To sum up, for me, this proposal is wrong and is yet another way, for the "poor" telecoms to suck money from their most unfortunate clients. Those telecoms are in absolute monopolist position, since they own the high-speed fiber-optical connections and they lend it to other local telecommunication providers (note that in the ETNO list, most countries have only one representative). So they have all the means necessary to basically arm-twist the governments to vote for whatever they would like. Thus it is critical to show our citizens position so that they know we won't allow the very concept of Internet to be deformed in a way that would certainly hamper freedom of speech and information. Unfortunately it's hard to find out what exactly the position of the EC is, maybe they are just being cautious after the protests against ACTA, but in any case, we have to let them now, that this won't pass, that we are ready to fight for our rights!
Edit: Here's another peace of information I found today:
Wired, "Internet Hangs in Balance as World Governments Meet in Secret",12.03.12:
"The United States is battling plans to treat the internet like the telephone when it comes to transmission agreements.

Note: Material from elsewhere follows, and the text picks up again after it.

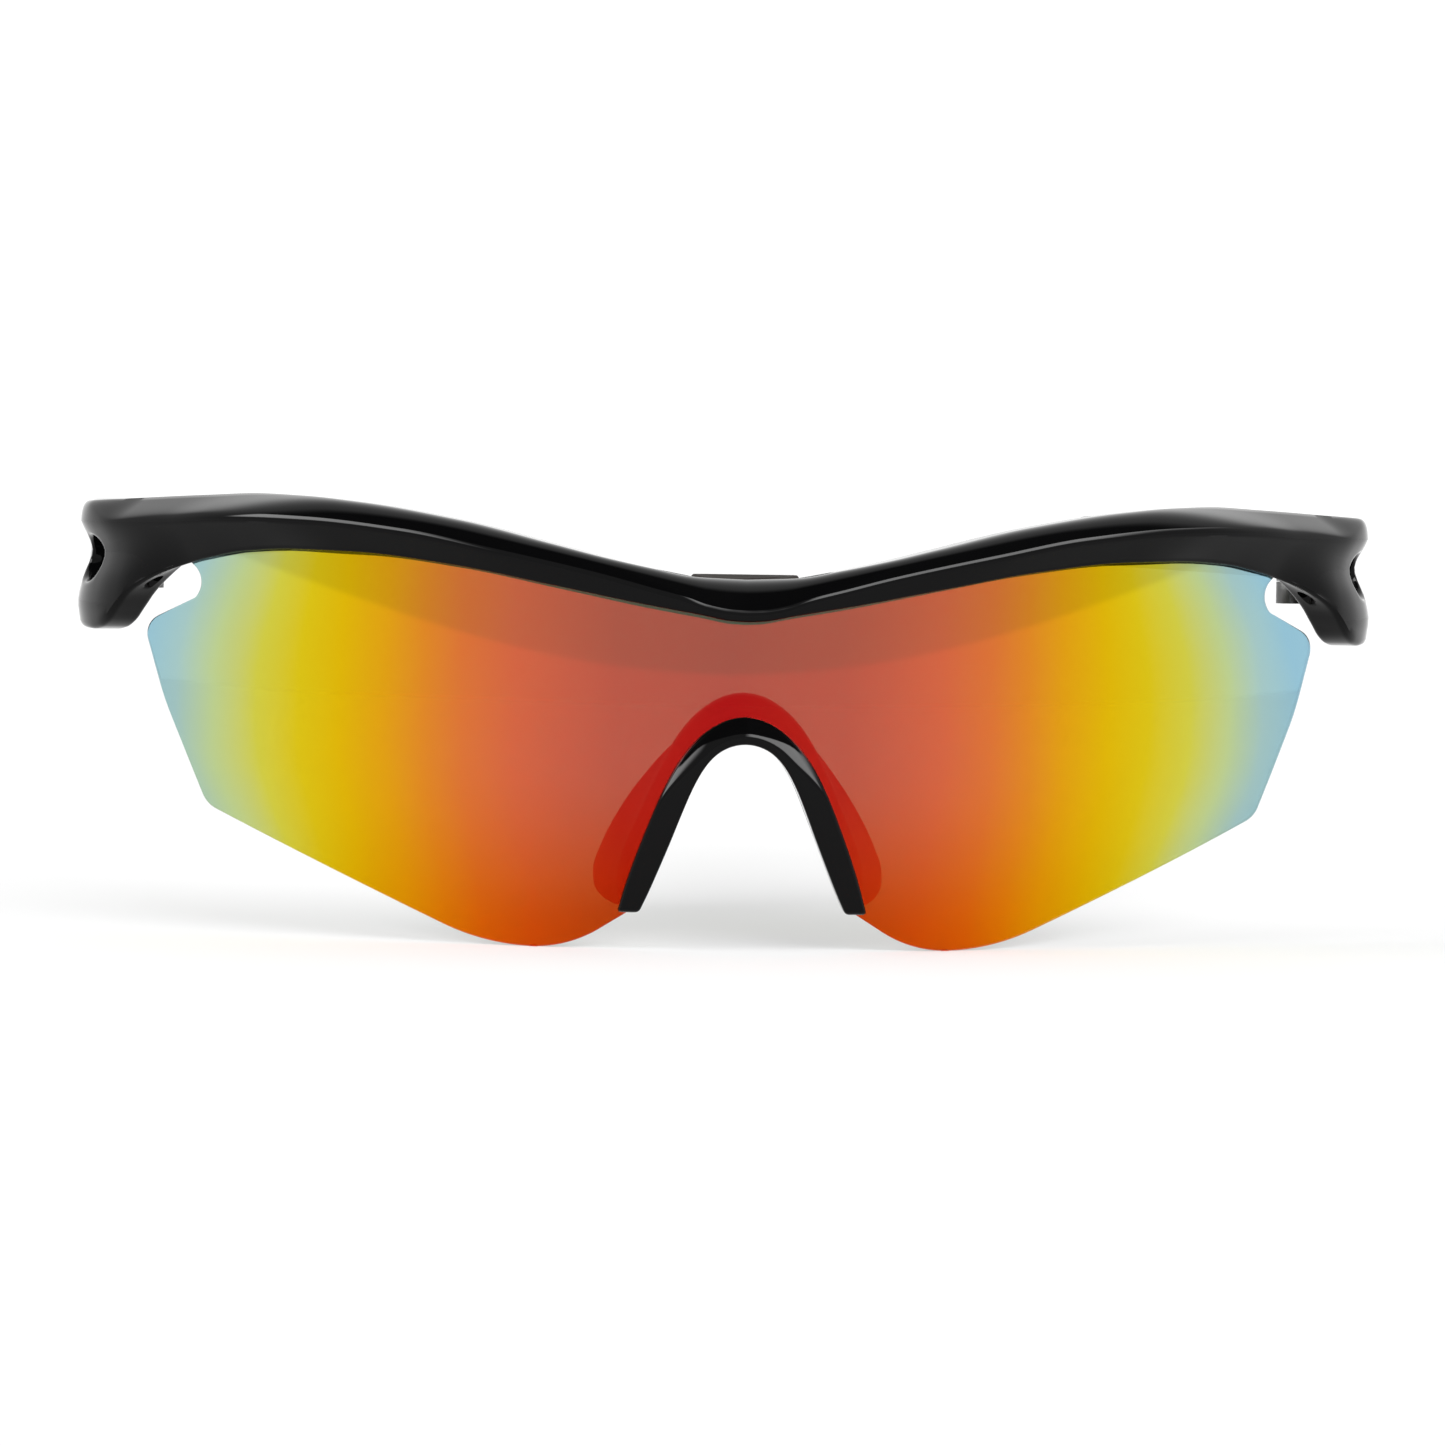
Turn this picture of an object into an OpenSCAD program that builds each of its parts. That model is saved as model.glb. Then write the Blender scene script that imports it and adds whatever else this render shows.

Some European and Middle Eastern members are calling for so-called termination fees, in which networks where a web session begins must pay the routing cost for the session’s destination — like phone companies work with phone calls.
“That model, in general, lends itself to fewer providers, higher prices, slower take-up of internet, slower economic growth,” said Terry Kramer, the head of the U.S. delegation.
Llanso said termination fees, which would obviously be paid for by consumers, also opens the door to more internet monitoring.
“You can also read it as a campaign,” she said, “to make all internet communication more traceable and more trackable, invading users’ privacy.”